OPINIÓN: INSEGURIDAD, CONSECUENCIA DE LA DESIGUALDAD

Por Beto Piaggi

  Una tarde de invierno, en el áspero conurbano. Estaba desocupado, y el Diego ese día, había gambeteado el laburo. Tomando unos mates, hablando de nada, escuchamos ruidos en el patio. Salimos y encontramos a Clodomiro bajando del techo; con bolso, campera, carpeta, una 22 y una barreta en mano. Por suerte, estaba incómodo con tanto lastre y no pudo disparar bien. Tiró tres veces, mientras forcejeábamos los tres (salí con mate en mano, terminé lleno de yerba y, mientras me apuntaban a los dientes, sólo pensaba en cómo me había doblado la rodilla). Terminamos en el piso, cinco manos en el 22 y el caño nos pasó entre ojo y ojo, hasta que logramos desarmarlo.
  Lejos del pensamiento colectivo oficial, la reacción no fue de violencia. Mientras vaciaba el cargador, y sacaba la última bala de la recamara, Diego hacia sociales con Clodo. Estuvo siete años en Sierra Chica y recién salido, tenía todas las puertas cerradas. “Que voy a llevar a casa hoy…”. Diego le dio ropa, le tiró unos mangos que tenia a mano y se atajó: “ no por miedo eh... acá siempre que golpees, te vamos a tirar una mano”. Le devolví la barreta y la 22, abrí la puerta y le dije que se fuera. Justo cuando estábamos por seguir los tres con nuestras rutinas, apareció la policía. No queríamos decir nada, pero me encontraron las balas en el bolsillo y ahí, terminamos todos esposados y de rodillas. Lamentablemente todo saltó, Clodomiro se fue esposado y tuvimos a la policía durante horas en casa.

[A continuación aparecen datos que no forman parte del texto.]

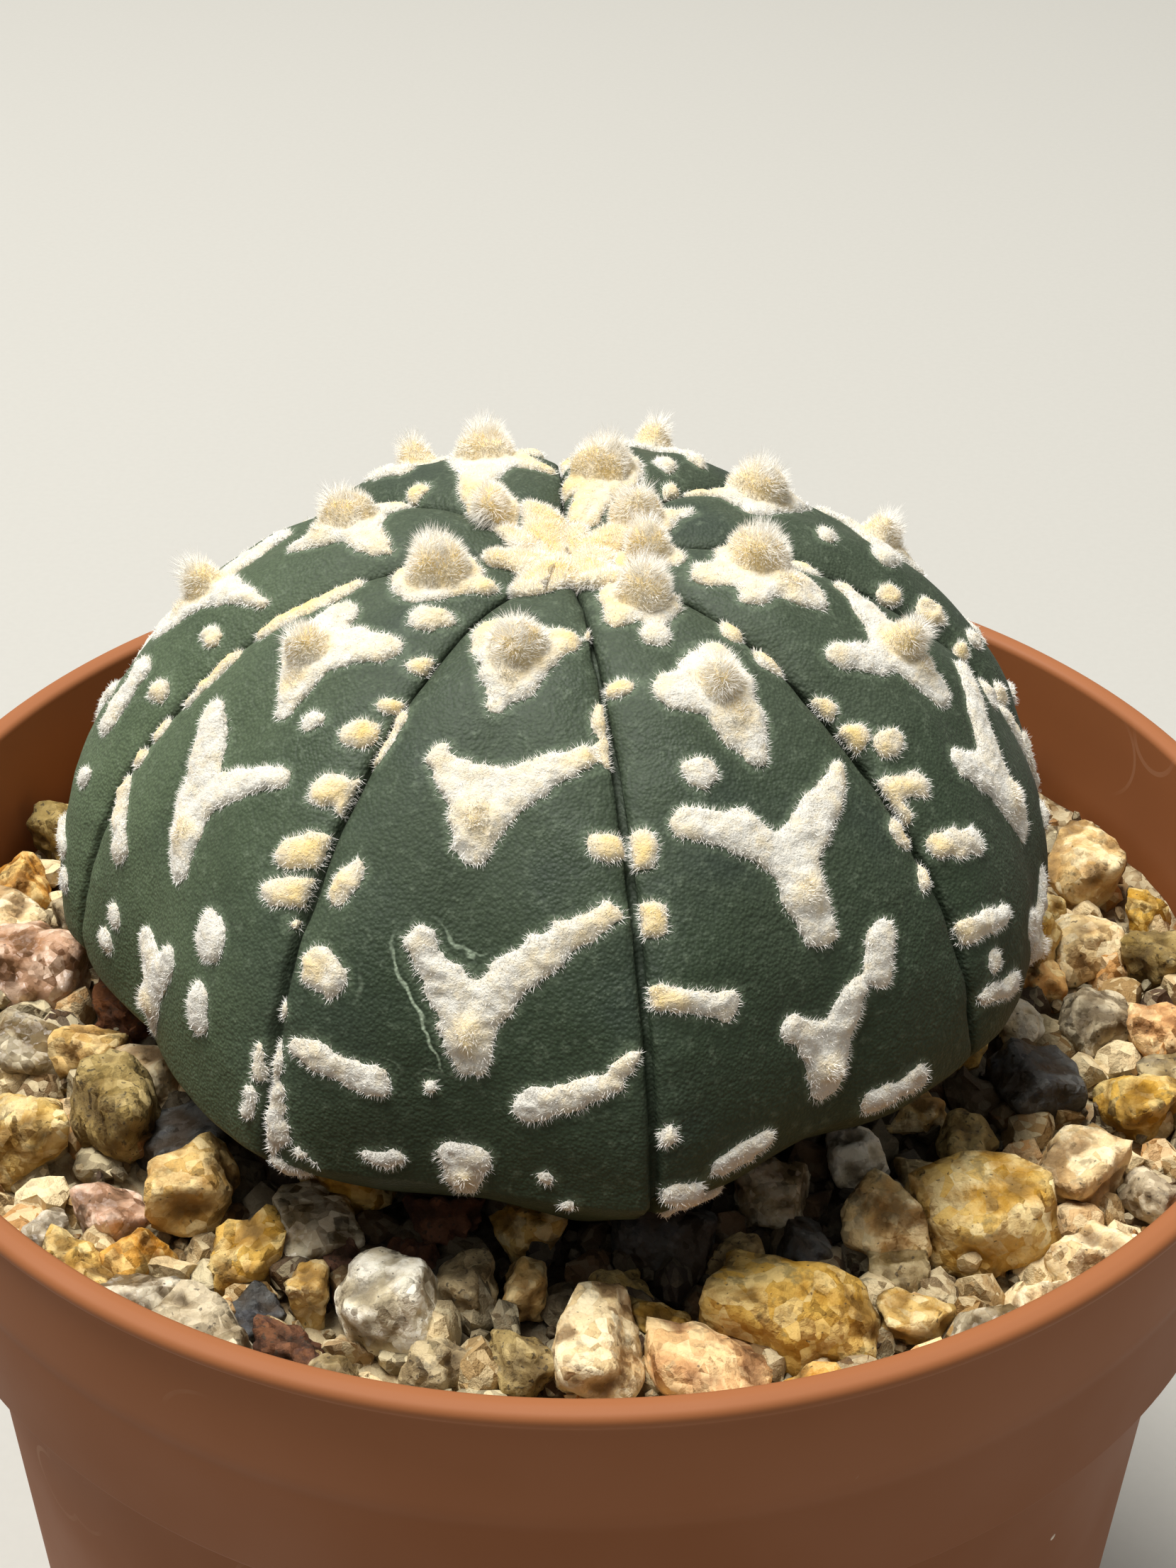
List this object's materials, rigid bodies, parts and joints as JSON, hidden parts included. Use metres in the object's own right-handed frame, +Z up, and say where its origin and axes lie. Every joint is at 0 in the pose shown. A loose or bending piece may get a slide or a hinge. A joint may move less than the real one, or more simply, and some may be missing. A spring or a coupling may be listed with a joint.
{
  "type": "potted star cactus",
  "caption": "Low domed star cactus with broad ribs, woolly areoles and forked white felt marks, rooted under mixed grit in a round plastic pot.",
  "frame": {"origin": "centre of the pot's foot, on the surface it stands on", "axes": "+Z up along the pot's axis, -Y towards the plant's front"},
  "size_m": [0.1, 0.1, 0.1136],
  "materials": {
    "pot_plastic": "terracotta brown moulded polypropylene, satin",
    "compost": "gritty dark brown cactus compost, matt",
    "grit": "mixed quartz, feldspar, granite and pumice grit, dry",
    "plant_skin": "grey-green cactus skin, finely pebbled, satin",
    "felt": "white to cream plant felt, matt",
    "wool": "cream to golden areole wool, matt"
  },
  "bodies": {
    "root": {"pot": "pot_plastic", "soil": "compost", "gravel": "grit", "cactus": "plant_skin"}
  },
  "joints": []
}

  En resumen, Clodomiro terminó con perpetua, y los que nos robaron fueron los policías. Cuando nos revisaron, además de balas nos sacaron plata. Con tanto lio, nos dimos cuenta, cuando todos se habían ido.
  El más transa de todos, el que no hacía chiquitaje, era el testigo Carlitos. Un loco que se acababa de bajar del Roca y lo agarraron de las orejas para que salga de testigo. Cuando se fueron los canas, volvió a golpear las manos. Me ofreció negocios turbios, ya que había escuchado que andaba sin laburo (falsificaciones de recibos de sueldo, para comprar en Frávega y “vamo y vamo” con el botín…).
  Cuando ya no quedaba ni Carlitos, me puse a limpiar. Entre yerba, agujeros en la pared y sangre (Clodo, en el forcejeo, se lastimó la mano), había quedado la carpeta del colegio del visitante. La miré un rato, y me acordé de los tantos pibes de mi barrio, que tuvieron historias parecidas. Los kumpas de la canchita de la esquina, que vomitó el sistema y durante toda su vida, les recordó a golpes, que estaban afuera.
  Cualquier solución seria, llevaría a cambiar las reglas del juego. A patear el tablero, de los que se enriquecen con este sistema que siembra desigualdad, hambre, armas y drogas. Y nos impone como única solución posible, el matar y ocultar las miserias que él mismo reproduce. Yo no quiero vengarme de nadie. Al pibe lo entendí, y mi bronca es con el que nos quiere marcar las reglas del juego.